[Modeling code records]
*-*-*

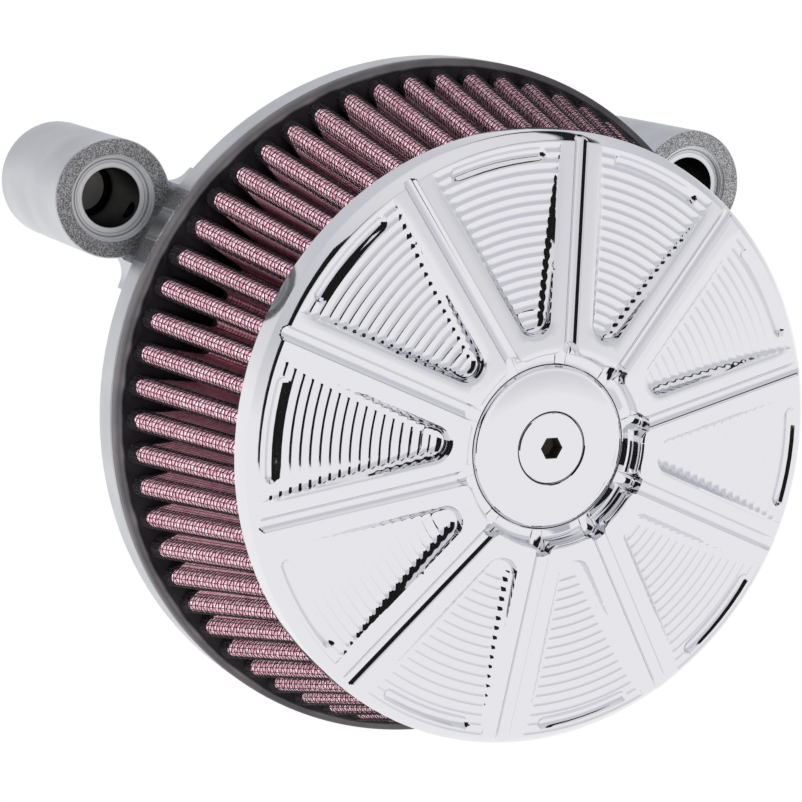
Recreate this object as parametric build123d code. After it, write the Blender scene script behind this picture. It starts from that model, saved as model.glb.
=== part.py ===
"""Round motorcycle air filter: a cast backing plate with two breather bosses, a tapered
pleated cotton element and a chromed billet cover held by one countersunk screw.

Frame, in millimetres: +Z is up on the bike, the filter's axis is Y and the cover faces -Y.
The origin is the centre of the flat face that bolts to the throttle body, at the plate's back.
Each sub-part is written to parts/NODE.step.
"""
from build123d import *
from math import atan2, cos, degrees, hypot, pi, radians, sin, sqrt, tan
import os

os.makedirs("parts", exist_ok=True)

# ---- cover -------------------------------------------------------------------------------
COVER_R = 82.55            # 6.5 in cover
COVER_BACK_Y = -88.0       # rear edge of the side wall
COVER_EDGE_Y = -96.0       # front edge of the side wall
FACE_R = 79.7              # outer edge of the pockets in the conical face
SHOULDER_R = 80.1          # where the sloping shoulder meets the conical face
FACE_Y = -99.5
WELL_R = 26.8              # central well, and the height of the face at its rim
WELL_RIM_Y = -108.4
WELL_ROUND = 1.4           # rounded rim of the well
CHANNEL_Y = -103.4         # floor of the channel round the hub disc
WELL_FLOOR_Y = -100.0      # seat of the hub disc
DISC_FIT = 0.12
COVER_SEAT_Y = -95.0       # flat back of the cover, on the bracket's nose
SKIRT_BORE_R = 80.2
SPOKES = 10
SPOKE_PHASE = 12.0         # degrees from +X to the first spoke
SPOKE_HALF = 6.2           # half the width of a spoke
GROOVE_R = 2.2             # ball-nosed groove down each spoke
GROOVE_LIFT = 0.92         # height of the cutter's centre above the face
GROOVE_END_R = 81.3
NOTCH_R = 2.4              # upright ball-nosed notch where a groove meets the well
NOTCH_DEPTH = 3.6
POCKET_IN_R = 31.0
POCKET_CORNER_R = 3.2
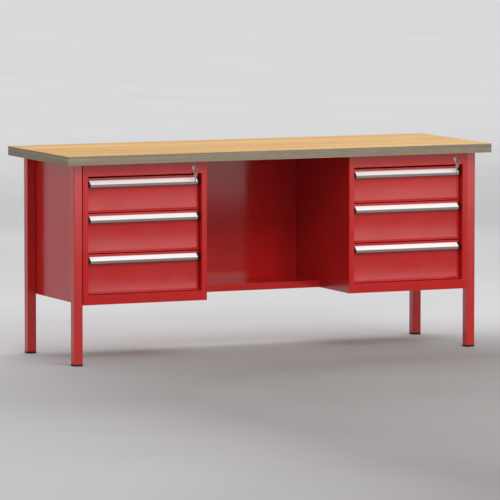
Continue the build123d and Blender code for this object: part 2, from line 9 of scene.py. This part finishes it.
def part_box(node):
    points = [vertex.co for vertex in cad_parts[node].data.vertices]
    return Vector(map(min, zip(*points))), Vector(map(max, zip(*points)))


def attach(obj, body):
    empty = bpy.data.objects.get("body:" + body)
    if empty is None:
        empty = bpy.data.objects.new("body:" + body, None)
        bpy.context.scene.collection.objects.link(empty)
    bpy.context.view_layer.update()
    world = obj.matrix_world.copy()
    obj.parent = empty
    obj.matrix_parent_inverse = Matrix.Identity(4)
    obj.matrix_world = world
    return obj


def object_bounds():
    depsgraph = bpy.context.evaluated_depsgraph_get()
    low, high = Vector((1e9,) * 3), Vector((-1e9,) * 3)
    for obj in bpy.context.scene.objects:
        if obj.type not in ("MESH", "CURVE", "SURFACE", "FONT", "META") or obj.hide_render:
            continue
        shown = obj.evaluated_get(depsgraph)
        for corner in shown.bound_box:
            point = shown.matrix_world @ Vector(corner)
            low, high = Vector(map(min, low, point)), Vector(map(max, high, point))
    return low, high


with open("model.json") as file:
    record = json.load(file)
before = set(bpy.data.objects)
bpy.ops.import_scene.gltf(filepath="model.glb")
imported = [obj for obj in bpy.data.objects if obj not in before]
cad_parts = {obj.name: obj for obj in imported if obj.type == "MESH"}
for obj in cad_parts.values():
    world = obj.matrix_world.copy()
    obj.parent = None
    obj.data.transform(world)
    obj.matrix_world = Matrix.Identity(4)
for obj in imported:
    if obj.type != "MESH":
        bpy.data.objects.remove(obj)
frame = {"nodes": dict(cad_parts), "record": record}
cad_box = [list(corner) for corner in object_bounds()]
low, high = (Vector(corner) for corner in cad_box)
nodes = frame["nodes"]
record = frame["record"]
scene = bpy.context.scene
MM = 0.001


# ---- material helpers ------------------------------------------------------

class Tree:
    """A material's node tree, with short calls for the nodes used here."""

    def __init__(self, name):
        self.material = bpy.data.materials.new(name)
        self.material.use_nodes = True
        self.nodes = self.material.node_tree.nodes
        self.links = self.material.node_tree.links
        self.shader = self.nodes["Principled BSDF"]
        self.coords = self.nodes.new("ShaderNodeTexCoord")

    def feed(self, socket, value):
        """Links a socket to a node's output, or sets its value."""
        if isinstance(value, bpy.types.NodeSocket):
            self.links.new(value, socket)
        else:
            socket.default_value = value

    def node(self, kind, inputs=(), **settings):
        new = self.nodes.new(kind)
        for key, value in settings.items():
            setattr(new, key, value)
        for key, value in dict(inputs).items():
            self.feed(new.inputs[key], value)
        return new

    def place(self, scale, offset=(0, 0, 0)):
        """Object coordinates, scaled, in pattern periods per metre."""
        mapping = self.node("ShaderNodeMapping", {"Vector": self.coords.outputs["Object"],
                                                  "Scale": scale, "Location": offset})
        return mapping.outputs["Vector"]

    def noise(self, scale, detail=3.0, roughness=0.55, distortion=0.0, offset=(0, 0, 0)):
        scale = (scale,) * 3 if isinstance(scale, (int, float)) else scale
        found = self.node("ShaderNodeTexNoise",
                          {"Vector": self.place(scale, offset), "Scale": 1.0, "Detail": detail,
                           "Roughness": roughness, "Distortion": distortion})
        return found.outputs["Fac"]

    def voronoi(self, scale, feature="F1", output="Distance", randomness=1.0):
        scale = (scale,) * 3 if isinstance(scale, (int, float)) else scale
        found = self.node("ShaderNodeTexVoronoi",
                          {"Vector": self.place(scale), "Scale": 1.0, "Randomness": randomness},
                          feature=feature)
        return found.outputs[output]

    def ramp(self, factor, *stops):
        """A colour ramp over (position, colour) stops."""
        found = self.node("ShaderNodeValToRGB", {"Fac": factor})
        elements = found.color_ramp.elements
        while len(elements) < len(stops):
            elements.new(0.5)
        for element, (position, colour) in zip(elements, stops):
            element.position = position
            element.color = (*colour, 1.0)
        return found.outputs["Color"]

    def span(self, factor, from_low, from_high, to_low, to_high):
        found = self.node("ShaderNodeMapRange",
                          {"Value": factor, "From Min": from_low, "From Max": from_high,
                           "To Min": to_low, "To Max": to_high})
        return found.outputs["Result"]

    def ease(self, value, start, end):
        """A smooth rise from 0 at start to 1 at end."""
        found = self.node("ShaderNodeMapRange", {"Value": value, "From Min": start, "From Max": end},
                          interpolation_type="SMOOTHSTEP")
        return found.outputs["Result"]

    def maths(self, operation, first, second=0.0):
        found = self.nodes.new("ShaderNodeMath")
        found.operation = operation
        self.feed(found.inputs[0], first)
        self.feed(found.inputs[1], second)
        return found.outputs["Value"]

    def mix(self, factor, first, second, blend="MIX"):
        found = self.nodes.new("ShaderNodeMix")
        found.data_type = "RGBA"
        found.blend_type = blend
        self.feed(found.inputs["Factor"], factor)
        self.feed(found.inputs[6], first)
        self.feed(found.inputs[7], second)
        return found.outputs[2]

    def bump(self, height, strength, distance, under=None):
        found = self.node("ShaderNodeBump", {"Height": height, "Strength": strength, "Distance": distance})
        if under is not None:
            self.feed(found.inputs["Normal"], under)
        return found.outputs["Normal"]

    def finish(self, **inputs):
        for key, value in inputs.items():
            self.feed(self.shader.inputs[key.replace("_", " ")], value)
        return self.material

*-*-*

(SET TASK):
Restate the listing exactly, starting at its first line and ending at the line where "POCKET_CORNER_R = 3.2" occurs; include both and no other lines.

(WRITTEN ANSWER):
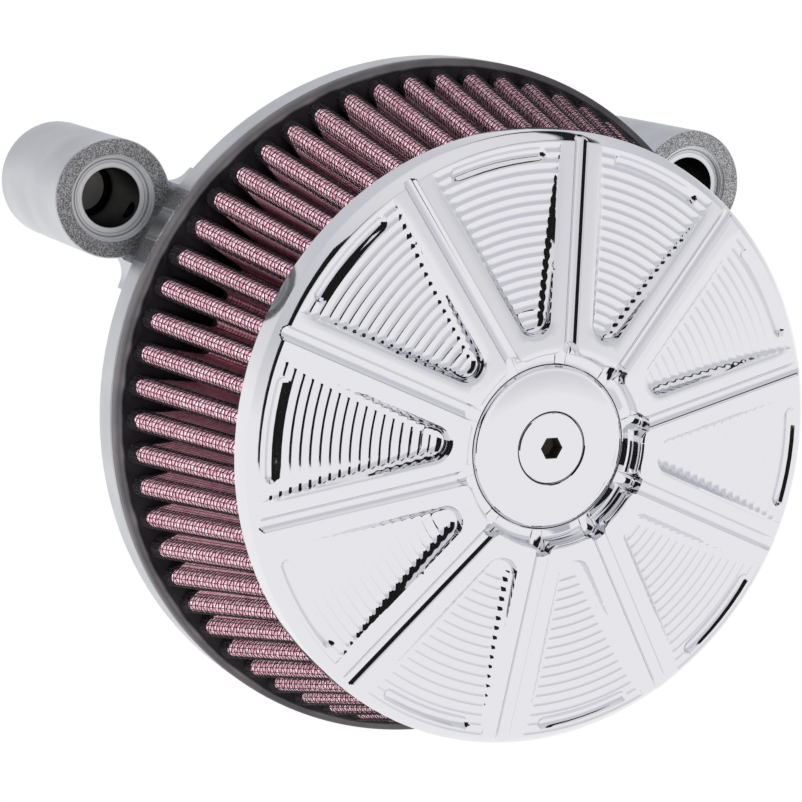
Recreate this object as parametric build123d code. After it, write the Blender scene script behind this picture. It starts from that model, saved as model.glb.
=== part.py ===
"""Round motorcycle air filter: a cast backing plate with two breather bosses, a tapered
pleated cotton element and a chromed billet cover held by one countersunk screw.

Frame, in millimetres: +Z is up on the bike, the filter's axis is Y and the cover faces -Y.
The origin is the centre of the flat face that bolts to the throttle body, at the plate's back.
Each sub-part is written to parts/NODE.step.
"""
from build123d import *
from math import atan2, cos, degrees, hypot, pi, radians, sin, sqrt, tan
import os

os.makedirs("parts", exist_ok=True)

# ---- cover -------------------------------------------------------------------------------
COVER_R = 82.55            # 6.5 in cover
COVER_BACK_Y = -88.0       # rear edge of the side wall
COVER_EDGE_Y = -96.0       # front edge of the side wall
FACE_R = 79.7              # outer edge of the pockets in the conical face
SHOULDER_R = 80.1          # where the sloping shoulder meets the conical face
FACE_Y = -99.5
WELL_R = 26.8              # central well, and the height of the face at its rim
WELL_RIM_Y = -108.4
WELL_ROUND = 1.4           # rounded rim of the well
CHANNEL_Y = -103.4         # floor of the channel round the hub disc
WELL_FLOOR_Y = -100.0      # seat of the hub disc
DISC_FIT = 0.12
COVER_SEAT_Y = -95.0       # flat back of the cover, on the bracket's nose
SKIRT_BORE_R = 80.2
SPOKES = 10
SPOKE_PHASE = 12.0         # degrees from +X to the first spoke
SPOKE_HALF = 6.2           # half the width of a spoke
GROOVE_R = 2.2             # ball-nosed groove down each spoke
GROOVE_LIFT = 0.92         # height of the cutter's centre above the face
GROOVE_END_R = 81.3
NOTCH_R = 2.4              # upright ball-nosed notch where a groove meets the well
NOTCH_DEPTH = 3.6
POCKET_IN_R = 31.0
POCKET_CORNER_R = 3.2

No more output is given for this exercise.